Work to do: Only a number is wanted: how many lines in the listing contain the word "joints"?

Dataset records:
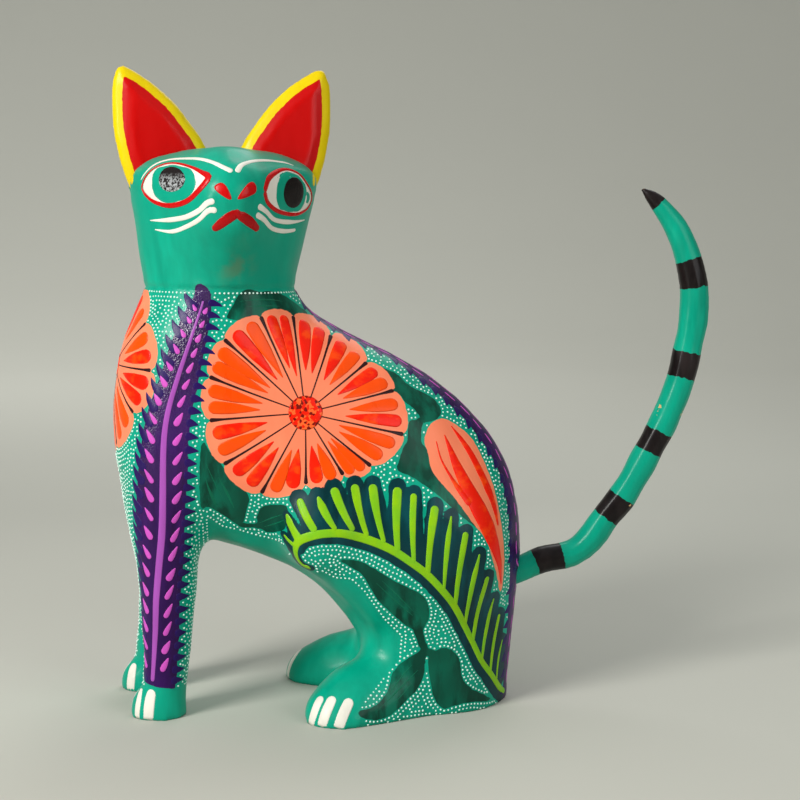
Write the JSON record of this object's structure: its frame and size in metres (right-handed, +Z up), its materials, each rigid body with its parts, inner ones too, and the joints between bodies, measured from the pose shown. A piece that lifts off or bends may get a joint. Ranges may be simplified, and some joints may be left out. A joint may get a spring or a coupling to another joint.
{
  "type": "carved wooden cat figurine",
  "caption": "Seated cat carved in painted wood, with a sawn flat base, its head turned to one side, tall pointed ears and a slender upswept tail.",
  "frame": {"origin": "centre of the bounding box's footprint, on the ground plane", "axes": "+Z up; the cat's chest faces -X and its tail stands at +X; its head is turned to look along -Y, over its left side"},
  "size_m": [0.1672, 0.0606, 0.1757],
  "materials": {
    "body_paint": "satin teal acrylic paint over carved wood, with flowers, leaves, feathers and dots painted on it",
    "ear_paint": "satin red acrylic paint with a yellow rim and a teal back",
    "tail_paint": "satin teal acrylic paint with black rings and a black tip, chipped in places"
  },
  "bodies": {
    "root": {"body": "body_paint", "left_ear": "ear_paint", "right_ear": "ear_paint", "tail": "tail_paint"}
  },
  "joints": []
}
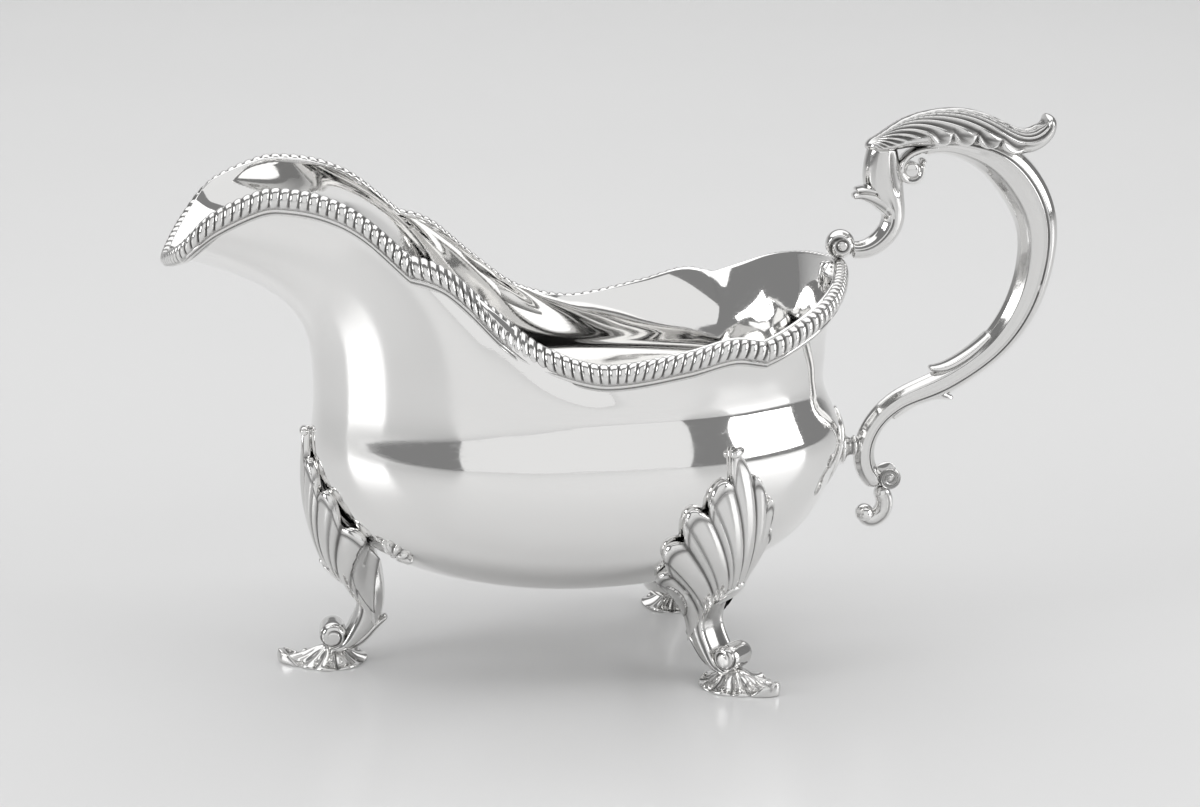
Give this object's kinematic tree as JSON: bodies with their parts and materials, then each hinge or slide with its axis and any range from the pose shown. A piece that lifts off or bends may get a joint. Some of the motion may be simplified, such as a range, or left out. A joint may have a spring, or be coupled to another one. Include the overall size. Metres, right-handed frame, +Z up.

The solution: 2